JERU THE DAMAJA The Sun Rises In The East (PayDay/FFRR)

With its cover image of the World Trade Center in flames, there’s something prophetic or pathetic about this 1994 album depending on your point of view. Considered a cornerstone in the resurgence of East Coast hip hop, its construction from spindly, near amusical loops is reminiscent of what Wu-Tang Clan were doing at around the same time. The samples are drawn from jazz (Lou Donaldson, Shelly Manne, Ahmad Jamal), soul and funk (Michael Jackson, Isaac Hayes, Funkadelic) and even hip-hop itself (N.W.A., Wu-Tang Clan, Jungle Brothers). Once Jeru The Damaja works the standard issue braggadocio out of his system over the course of the first few tracks, he turns his attention to potentially more interesting subjects.
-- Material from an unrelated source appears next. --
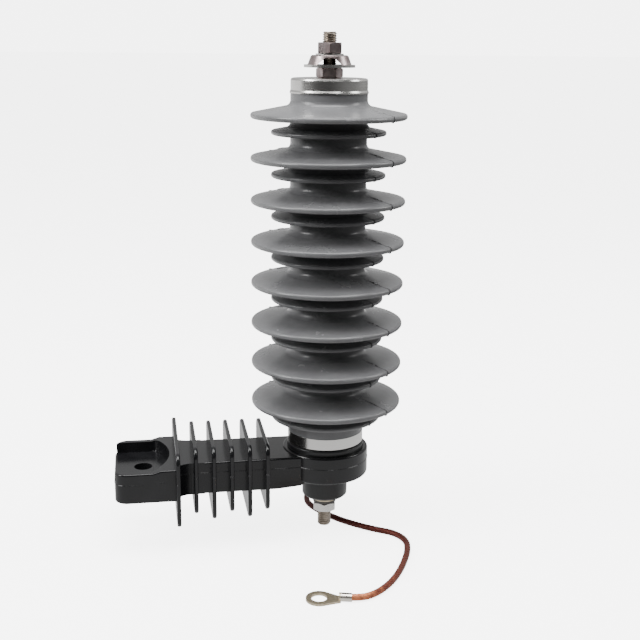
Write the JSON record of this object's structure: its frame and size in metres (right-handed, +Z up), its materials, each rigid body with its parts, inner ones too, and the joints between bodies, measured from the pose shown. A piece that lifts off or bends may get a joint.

The sociosexual politics of “Da Bitchez” are marginally more advanced that its title might suggest, “You Can’t Stop The Prophet” stages a comic book battle between good and ignorance and “Ain’t The Devil Happy” laments the insidious rot of black-on-black violence. “Come Clean”, powered by what sounds like the sound of a xylophone falling down a staircase, admits “I blow up spots like the World Trade Center”, a line that sounds rather less clever now than it might have done at the time the album was released.

Unusually short (at less than 40 minutes) for an album pressed as two 33rpm discs, “The Sun Rises In the East” doesn’t make much sonic capital from all the extra space. It sounds reasonable enough, but no better than that.